Peculiar Pink Boulders Expose a Massive Hidden Structure Lurking Under Antarctica's Ice
Science

Peculiar Pink Boulders Expose a Massive Hidden Structure Lurking Under Antarctica's Ice

Strange pink granite rocks found atop Antarctic peaks have led scientists to uncover a colossal buried granite mass hiding beneath Pine Island Glacier.

By Sophia Bennett5 min read

Strange Rocks, Extraordinary Discovery

At first glance, a cluster of vivid pink granite boulders resting on the dark volcanic ridges of Antarctica's Hudson Mountains might seem like a geological curiosity. But these out-of-place stones have set off a chain of scientific investigation that has revealed something extraordinary: a colossal granite formation buried deep beneath Pine Island Glacier, measuring nearly 100 kilometers wide and 7 kilometers thick — roughly half the size of Wales.

For years, researchers could not explain how these distinctive rocks ended up perched high on remote mountain peaks. Now, a team from the British Antarctic Survey (BAS) has not only answered that question but uncovered critical new information about how Antarctica's ice sheet behaved in the distant past — and what that means for our future.

Rocks With a 175-Million-Year History

Dating the Jurassic Giants

To understand where these boulders came from, scientists needed to determine their age. Researchers examined radioactive decay within tiny mineral crystals locked inside the granite — a precise technique that revealed the rocks formed approximately 175 million years ago, during the Jurassic period.

Knowing their age was a crucial first step, but it still did not fully explain how Jurassic-era granite ended up sitting on top of volcanic mountain peaks in modern Antarctica. The answer required looking far beneath the surface.

Airborne Surveys Crack the Code

Gravity Measurements Point to a Hidden Giant

Using highly sensitive gravity-measuring instruments mounted aboard BAS Twin Otter aircraft, scientists conducted surveys over the Pine Island Glacier region.
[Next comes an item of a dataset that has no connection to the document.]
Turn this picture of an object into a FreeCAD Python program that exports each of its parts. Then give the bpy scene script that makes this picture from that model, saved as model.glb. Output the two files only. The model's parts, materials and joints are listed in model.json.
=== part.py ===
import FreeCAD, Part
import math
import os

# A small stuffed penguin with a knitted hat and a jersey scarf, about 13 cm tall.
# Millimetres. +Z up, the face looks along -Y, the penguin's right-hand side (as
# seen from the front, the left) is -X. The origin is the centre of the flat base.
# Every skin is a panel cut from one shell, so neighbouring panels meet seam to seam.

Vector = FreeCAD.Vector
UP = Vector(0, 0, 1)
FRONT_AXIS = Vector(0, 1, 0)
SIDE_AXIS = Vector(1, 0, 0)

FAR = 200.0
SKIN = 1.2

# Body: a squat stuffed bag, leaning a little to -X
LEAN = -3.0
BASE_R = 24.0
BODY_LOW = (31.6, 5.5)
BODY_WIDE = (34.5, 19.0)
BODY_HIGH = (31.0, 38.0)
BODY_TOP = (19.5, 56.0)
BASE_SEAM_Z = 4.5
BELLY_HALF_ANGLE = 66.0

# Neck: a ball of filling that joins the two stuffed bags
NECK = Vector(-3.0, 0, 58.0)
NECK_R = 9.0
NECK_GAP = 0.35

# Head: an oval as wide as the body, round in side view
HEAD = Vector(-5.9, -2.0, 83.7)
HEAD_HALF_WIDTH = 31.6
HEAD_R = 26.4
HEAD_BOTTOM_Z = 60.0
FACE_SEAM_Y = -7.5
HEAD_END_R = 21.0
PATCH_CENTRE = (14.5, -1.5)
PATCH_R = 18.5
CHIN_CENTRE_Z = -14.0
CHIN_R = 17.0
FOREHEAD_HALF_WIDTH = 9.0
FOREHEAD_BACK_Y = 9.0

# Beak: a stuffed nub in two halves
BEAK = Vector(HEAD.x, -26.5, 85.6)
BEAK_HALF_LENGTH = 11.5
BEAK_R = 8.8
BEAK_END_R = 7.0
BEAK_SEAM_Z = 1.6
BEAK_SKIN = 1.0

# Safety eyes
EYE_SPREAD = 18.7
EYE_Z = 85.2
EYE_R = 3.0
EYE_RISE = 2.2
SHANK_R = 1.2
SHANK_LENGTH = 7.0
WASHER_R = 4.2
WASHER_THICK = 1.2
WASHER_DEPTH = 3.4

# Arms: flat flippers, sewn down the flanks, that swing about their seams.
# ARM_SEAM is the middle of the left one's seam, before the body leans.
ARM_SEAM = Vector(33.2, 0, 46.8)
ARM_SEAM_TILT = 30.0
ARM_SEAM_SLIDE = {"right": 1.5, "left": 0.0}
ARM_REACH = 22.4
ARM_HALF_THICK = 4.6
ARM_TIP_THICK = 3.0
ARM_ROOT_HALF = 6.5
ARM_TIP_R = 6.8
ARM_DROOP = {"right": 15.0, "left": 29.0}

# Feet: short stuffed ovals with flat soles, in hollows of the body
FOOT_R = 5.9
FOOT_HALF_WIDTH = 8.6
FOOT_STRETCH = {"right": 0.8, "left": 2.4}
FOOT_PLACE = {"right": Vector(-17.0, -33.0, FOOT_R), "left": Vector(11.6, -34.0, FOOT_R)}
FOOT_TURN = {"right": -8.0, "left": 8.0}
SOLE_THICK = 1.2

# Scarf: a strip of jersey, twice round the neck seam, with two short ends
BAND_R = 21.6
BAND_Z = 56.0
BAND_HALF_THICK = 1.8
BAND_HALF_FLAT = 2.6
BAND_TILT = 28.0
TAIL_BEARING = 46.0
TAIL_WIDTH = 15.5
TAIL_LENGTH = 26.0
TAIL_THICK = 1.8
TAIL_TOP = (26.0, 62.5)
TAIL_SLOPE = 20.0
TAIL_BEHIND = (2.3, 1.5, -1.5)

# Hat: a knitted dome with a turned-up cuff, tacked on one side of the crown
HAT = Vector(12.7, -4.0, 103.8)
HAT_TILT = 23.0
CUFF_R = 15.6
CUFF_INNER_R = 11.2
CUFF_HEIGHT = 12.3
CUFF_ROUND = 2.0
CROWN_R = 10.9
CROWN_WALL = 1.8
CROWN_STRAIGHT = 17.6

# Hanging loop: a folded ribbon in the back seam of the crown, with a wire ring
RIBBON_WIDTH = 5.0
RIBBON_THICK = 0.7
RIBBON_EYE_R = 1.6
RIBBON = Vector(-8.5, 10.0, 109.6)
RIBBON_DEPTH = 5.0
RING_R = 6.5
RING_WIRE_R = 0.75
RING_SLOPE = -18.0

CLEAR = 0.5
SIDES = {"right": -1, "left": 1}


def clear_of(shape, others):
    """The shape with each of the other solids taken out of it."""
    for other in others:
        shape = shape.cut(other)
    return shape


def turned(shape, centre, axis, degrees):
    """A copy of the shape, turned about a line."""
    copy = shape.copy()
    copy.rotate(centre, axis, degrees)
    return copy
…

The data revealed an unmistakable gravitational anomaly beneath the ice — a signature consistent with an enormous body of buried granite sitting well below the glacier's surface.

When researchers matched this underground formation with the surface boulders, the puzzle clicked into place. The granite mass below is the origin point of those peculiar pink rocks. Long ago, when Antarctica's ice sheet was substantially thicker than it is today, the glacier moved in a dramatically different pattern — physically dragging rocks upward from its base and depositing them on elevated ridges as the ice flowed and shifted over millennia.
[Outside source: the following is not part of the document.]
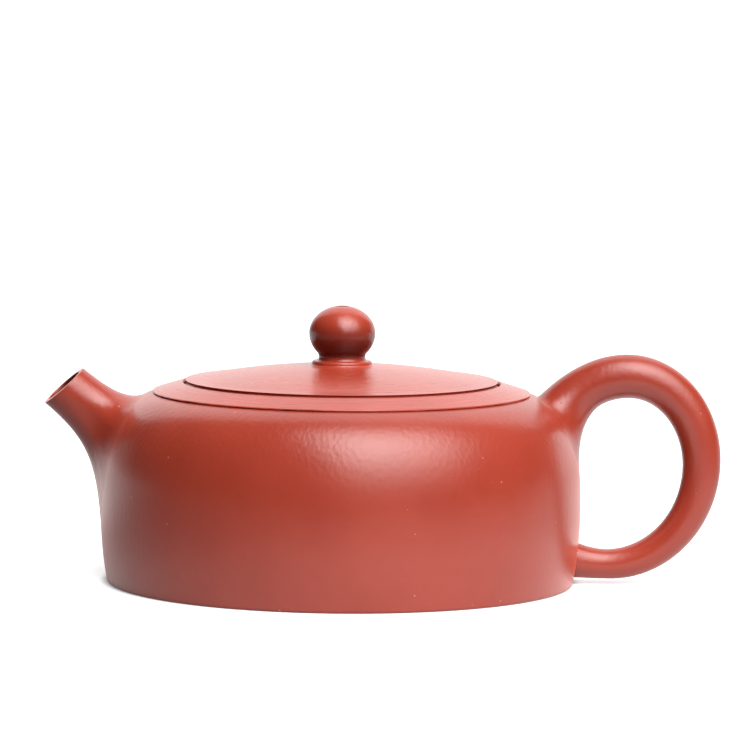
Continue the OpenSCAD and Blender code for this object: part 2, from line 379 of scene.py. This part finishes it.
def burnish_domain(n, place, grain):
    """Coordinates in which the burnish is even: drawn out a little up the wall, or round the lid."""
    flat = n.vector("MULTIPLY", place, (1, 1, 0))
    r = n.add("ShaderNodeVectorMath", {0: flat}, operation="LENGTH").outputs["Value"]
    if grain == "upright":
        turned = {0: flat, "Scale": n.math("DIVIDE", belly_r * MM, r)}
        around = n.add("ShaderNodeVectorMath", turned, operation="SCALE").outputs[0]
        z = n.add("ShaderNodeSeparateXYZ", {0: place}).outputs[2]
        climb = n.math("MULTIPLY", n.math("SUBTRACT", z, r), UP_WALL)
        return n.vector("ADD", around, n.add("ShaderNodeCombineXYZ", {"Z": climb}).outputs[0])
    if grain == "turned":
        across = n.add("ShaderNodeCombineXYZ", {"Z": n.math("MULTIPLY", r, ACROSS_LID)}).outputs[0]
        return n.vector("ADD", n.vector("MULTIPLY", flat, (ROUND_LID, ROUND_LID, 0)), across)
    return place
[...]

What This Means for Ice Sheet Science

A Window Into Antarctica's Frozen Past

Beyond solving a geological mystery, this discovery carries significant implications for understanding how Antarctica's ice has changed over time. The research offers fresh insight into how Pine Island Glacier behaved during the last ice age, approximately 20,000 years ago, when ice sheets were far more expansive.

By reconstructing past ice thickness and movement, scientists can feed more accurate data into the computer models used to forecast how Antarctica will respond to ongoing climate change. This matters enormously because Pine Island Glacier sits in one of the most rapidly changing regions of the entire continent — an area that has recorded some of the fastest rates of ice loss in recent decades.

Geology Shapes the Glacier's Fate

The type of bedrock beneath a glacier is not merely an academic detail. It directly influences how easily ice slides across the surface below and how meltwater drains and moves underneath the ice sheet. Understanding whether granite or other rock types dominate the geology beneath Pine Island Glacier helps scientists better characterize the dynamics driving its retreat — and sharpen projections of how much it could contribute to rising sea levels worldwide.

Scientists Speak on the Breakthrough

Dr. Tom Jordan, the study's lead author and a geophysicist at BAS, described the significance of the find:

"It's remarkable that pink granite boulders spotted on the surface have led us to a hidden giant beneath the ice. By combining geological dating with gravity surveys, we've not only solved a mystery about where these rocks came from, but also uncovered new information about how the ice sheet flowed in the past and how it might change in the future."

Dr. Joanne Johnson, a BAS geologist and co-author who personally collected the boulders during fieldwork conducted as part of the International Thwaites Glacier Collaboration, emphasized the broader value of studying ancient rocks:

"Rocks provide an amazing record of how our planet has changed over time, especially how ice has eroded and altered the landscape of Antarctica. By identifying their source, we have been able to piece together how they got to where they are today, giving us clues about how the West Antarctic Ice Sheet may change in future — information that is vital for determining the impact of sea level rise on coastal populations around the world."

A Powerful Reminder of What Lies Beneath

This research stands as a compelling example of how two scientific disciplines — geology and geophysics — can work in tandem to expose hidden features that no drill or camera could easily reach. A handful of unusual pink boulders, puzzling scientists for decades, ultimately unlocked the secret of a buried giant and deepened our understanding of one of the most consequential ice systems on Earth.

As climate change continues to accelerate, discoveries like this one are essential for building the most accurate possible picture of Antarctica's future — and what that future means for coastlines and communities around the globe.